The Epistle lesson continues a reading from last week from 1 Corinthians 12:12-31. In the One Holy Spirit, we were all baptized into one Body, the Holy Christian Church, no matter what our background, when we were brought to faith in Jesus and were baptized. As our human bodies have many parts all working together, Christ’s body, the church, has many people with different abilities, ideally working together. We need each other, even as Nehemiah had to get lots of people working on different projects to get all the walls and gates of Jerusalem rebuilt. Ideally, we care about each other in the church in times of suffering and in times of joy. (Obviously, only Jesus ever had this perfect love and care for us all as our Savior. But we are called to grow in such faith, hope, and love through Christ and His Holy Spirit, as we will hear next week in 1 Corinthians 13.
Churches that focus on the ministry of Titus this Sunday will use the following readings.
The Psalm is Psalm 17:1-14. The psalmist knows that there are many wicked, unjust, and cruel people in this world who oppose the Lord and His followers and accuse and attack them. The psalmist trusts that the Lord is his Rock of Refuge to whom he can continually come. The Lord is his Savior and Fortress. The Lord has been with him before he was born, in his mother’s womb, and will not cast him off in the time of old age or forsake him when his strength is spent and he’s not sure if he can go on. The Lord has been his hope and trust since His youth. He prays, “O God, be not far from me; O my God, make haste to help me.” He will seek to hope in the Lord continually and praise Him more and more, no matter what his circumstances are at the moment.
This is the hope that the Lord is seeking to instill in His leaders and, through them, in all His people. In the Gospel lesson, Luke 10:1-9, Jesus sends out 72 disciples, two by two, to the towns and places where He would soon be going to prepare the way for Him. He warns them that they are going out as “lambs in the midst of wolves.” He would be taking care of them, though, through the people they would reach out to. They should expect opposition but keep reaching out to those who will listen and make it clear that “the Kingdom of God has come near to you.” (It would come fully, of course, in Jesus and His Word and ministry and His saving work for the world.) The disciples were also to pray earnestly for more laborers to tell of Christ, for He was the Lord of the Harvest and would be the One to bring people to faith through His Word and work and the work of the Holy Spirit.

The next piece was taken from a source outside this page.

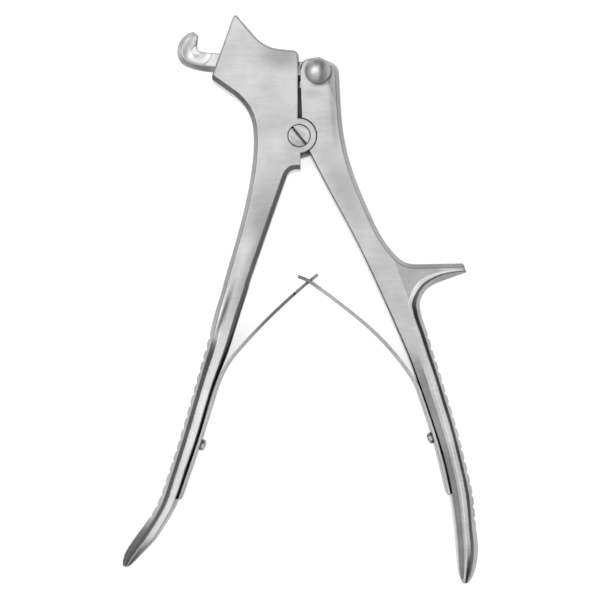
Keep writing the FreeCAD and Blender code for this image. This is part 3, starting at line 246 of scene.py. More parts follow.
class SpringProperties(bpy.types.PropertyGroup):
    """Sizes of the two leaf springs."""

    thickness: FloatProperty(
        name="Thickness", description="Thickness of the spring strip",
        subtype="DISTANCE", unit="LENGTH", min=0.0002, default=0.0011)
    width: FloatProperty(
        name="Width", description="Width of the strip on the grip",
        subtype="DISTANCE", unit="LENGTH", min=0.001, default=0.0086)
    neck_width: FloatProperty(
        name="Neck width", description="Width of the strip where its end is formed",
        subtype="DISTANCE", unit="LENGTH", min=0.001, default=0.0070)
    tongue_width: FloatProperty(
        name="Tongue width", description="Width of the left spring's tongue",
        subtype="DISTANCE", unit="LENGTH", min=0.0005, default=0.0026)
    slot_width: FloatProperty(
        name="Fork slot", description="Width of the slot in the right spring's fork",
        subtype="DISTANCE", unit="LENGTH", min=0.001, default=0.0036)
    end_length: FloatProperty(
        name="End length", description="Length of the tongue and of the fork",
        subtype="DISTANCE", unit="LENGTH", min=0.001, default=0.0114)
    left_taper: FloatProperty(
        name="Left taper", description="Length from where the left spring starts to narrow to its end",
        subtype="DISTANCE", unit="LENGTH", min=0.001, default=0.0409)
    right_taper: FloatProperty(
        name="Right taper", description="Length from where the right spring starts to narrow to its end",
        subtype="DISTANCE", unit="LENGTH", min=0.001, default=0.0466)
    shoulder: FloatProperty(
        name="Shoulder", description="Length of the step from the left spring's neck to its tongue",
        subtype="DISTANCE", unit="LENGTH", min=0.0001, default=0.0008)
    steps: IntProperty(
        name="Steps", description="Steps in each stretch of a spring",
        min=2, max=64, default=14)


class StageProperties(bpy.types.PropertyGroup):
    """The table, the light and the camera."""

    camera_height: FloatProperty(
        name="Camera height", description="Height of the camera over the table",
        subtype="DISTANCE", unit="LENGTH", min=0.1, default=0.4251)
    field_of_view: FloatProperty(
        name="Field of view", description="Angle that the camera sees",
        subtype="ANGLE", unit="ROTATION", min=0.1, max=2.0, default=math.radians(28.8))
    table_size: FloatProperty(
        name="Table size", description="Width of the table",
        subtype="DISTANCE", unit="LENGTH", min=0.5, default=4.0)
    table_shade: FloatProperty(
        name="Table shade", description="How much of the lamps' light the table gives back",
        subtype="FACTOR", min=0, max=1, default=0.5)
    table_glow: FloatProperty(
        name="Table glow", description="Light that the table adds for the camera and in mirroring steel",
        min=0, default=0.75)
    key_power: FloatProperty(
        name="Key light", description="Power of the large lamp over the table",
        unit="POWER", min=0, default=1.6)
    side_power: FloatProperty(
        name="Side light", description="Power of the lamp at the lever's side",
        unit="POWER", min=0, default=0.4)
    left_power: FloatProperty(
        name="Left light", description="Power of the lamp at the fixed handle's side",
        unit="POWER", min=0, default=1.0)


def spring_settings():
    return bpy.context.scene.skull_punch


def steel_settings():
    return bpy.context.scene.skull_punch_steel


def stage_settings():
    return bpy.context.scene.skull_punch_stage


# Shader building

def add_node(tree, kind, place, **values):
    """Add a node, and set its settings or its input sockets by name."""
    node = tree.nodes.new(kind)
    node.location = place
    for key, value in values.items():
        name = key.replace("_", " ")
        if hasattr(node, key):
            setattr(node, key, value)
        else:
            node.inputs[name].default_value = value
    return node


def new_group(name, inputs, outputs):
    """A shader node group with named float, colour or vector sockets."""
    group = bpy.data.node_groups.new(name, "ShaderNodeTree")
    for label, kind, value in inputs:
        socket = group.interface.new_socket(name=label, in_out="INPUT", socket_type=kind)
        if value is not None:
            socket.default_value = value
    for label, kind in outputs:
        group.interface.new_socket(name=label, in_out="OUTPUT", socket_type=kind)
    start = group.nodes.new("NodeGroupInput")
    start.location = (-1000, 0)
    end = group.nodes.new("NodeGroupOutput")
    end.location = (600, 0)
    return group, start, end


def brush_group():
    """Fine grinding lines along X, in two sizes, broken up along their length."""
    found = bpy.data.node_groups.get("Brush lines")
    if found:
        return found
    group, start, end = new_group(
        "Brush lines",
        [("Vector", "NodeSocketVector", None), ("Pitch", "NodeSocketFloat", 1.0)],
        [("Lines", "NodeSocketFloat")],
    )
    link = group.links.new
    total = None
    for row, (along, across, detail, share) in enumerate(BRUSH_ROWS):
        level = -250 * row
        stretch = add_node(group, "ShaderNodeCombineXYZ", (-800, level), X=along, Y=across, Z=across)
        scale = add_node(group, "ShaderNodeVectorMath", (-600, level), operation="MULTIPLY")
        noise = add_node(group, "ShaderNodeTexNoise", (-400, level), Detail=detail, Roughness=0.6)
        part = add_node(group, "ShaderNodeMath", (-150, level), operation="MULTIPLY_ADD")
        part.inputs[1].default_value = share
        part.inputs[2].default_value = 0.0
        link(start.outputs["Vector"], scale.inputs[0])
        link(stretch.outputs["Vector"], scale.inputs[1])
        link(scale.outputs["Vector"], noise.inputs["Vector"])
        link(start.outputs["Pitch"], noise.inputs["Scale"])
        link(noise.outputs["Fac"], part.inputs[0])
        if total:
            link(total, part.inputs[2])
        total = part.outputs["Value"]
    link(total, end.inputs["Lines"])
    return group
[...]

There is no Old Testament reading but a reading from Acts 20:28-35, the history of the early Christian Church, as we also have in the Easter season. Paul was heading to Jerusalem, where he knew there would be trouble for him. He calls together the elders, the church leaders from Ephesus, and prepares them for what is ahead, as Jesus had prepared His disciples. Paul also warns, as Jesus did, of fierce wolves who would want to destroy the flock, the church of God. Some would even come from within, teaching twisted things, seeking to draw people away from the truth to their false ideas. Paul commends these true leaders to the Lord God and His Word. His grace would build them up and keep them in Christ and His eternal inheritance He had earned for them. This meant hard work, caring for the weak, struggling, and remembering that, as Jesus said, “It is more blessed to give than to receive.” (Jesus, of course, is the One who gave up everything for us, even His life, to be our Savior, sent from God the Father, and as the Risen Lord is the One who truly helps people through His saving work and through the work of the Holy Spirit. The Triune God saves, not us or any of our leaders.)
With the Epistle lesson, Titus 1:1-9, we finally hear of Titus, though he would have been hearing the same Word of God brought through the psalmist and Jesus and Paul. Here is what the Lutheran Bible Companion, Vol.2, CPH, p.979, says about Titus in a summary way. “A Gentile convert to Christianity who became Paul’s friend and helper. Titus went with Paul and Barnabas to Jerusalem at the time of the council. Since Titus was born of Gentile parents, he was uncircumcised (Galatians 2:3-5). This offended the Judaizers at the council; however, the Church refused to make Titus submit to circumcision, siding with Paul, who maintained the freedom of Gentiles from the Mosaic Law (Galatians 2:1, 3-5). Titus was sent to Corinth to solve the problems there and then rejoined Paul in Macedonia (2 Corinthians 2:13, 7:6, 13-14, 8:6, 16, 12:18). Later, Titus was left behind in Crete to organize the churches there. Paul wrote his letter to Titus while Titus was in Crete (Titus 1:4-5). The last mention of Titus indicates that he went to Dalmatia (2 Timothy 4:10). According to tradition, Titus was the Bishop of Crete.”
In Titus 1:1-9, Paul calls Titus His true child in a common faith, which brings the hope of eternal life that God had promised and now shown in the coming of Jesus Christ our Savior and manifested in His Word. Paul had left Titus in Crete to help organize the churches and appoint elders (overseers equivalent to our pastors) in every town as leaders. The personal qualities of the leaders are described. (Though no pastor is perfect and lives by God’s grace and forgiveness, as we all do, these are qualities that Paul must have seen in Titus, too, with this responsibility.) Most importantly, a pastor should “hold firm to the trustworthy Word of God and be able to give instruction in sound doctrine and also able to rebuke those who contradict it.” That’s a crucial responsibility- trying to keep people in God’s true and faithful Word.
You will likely hear only one of these sets of readings. You can still read and study the other set, too, if you have time, as there is much of importance in both.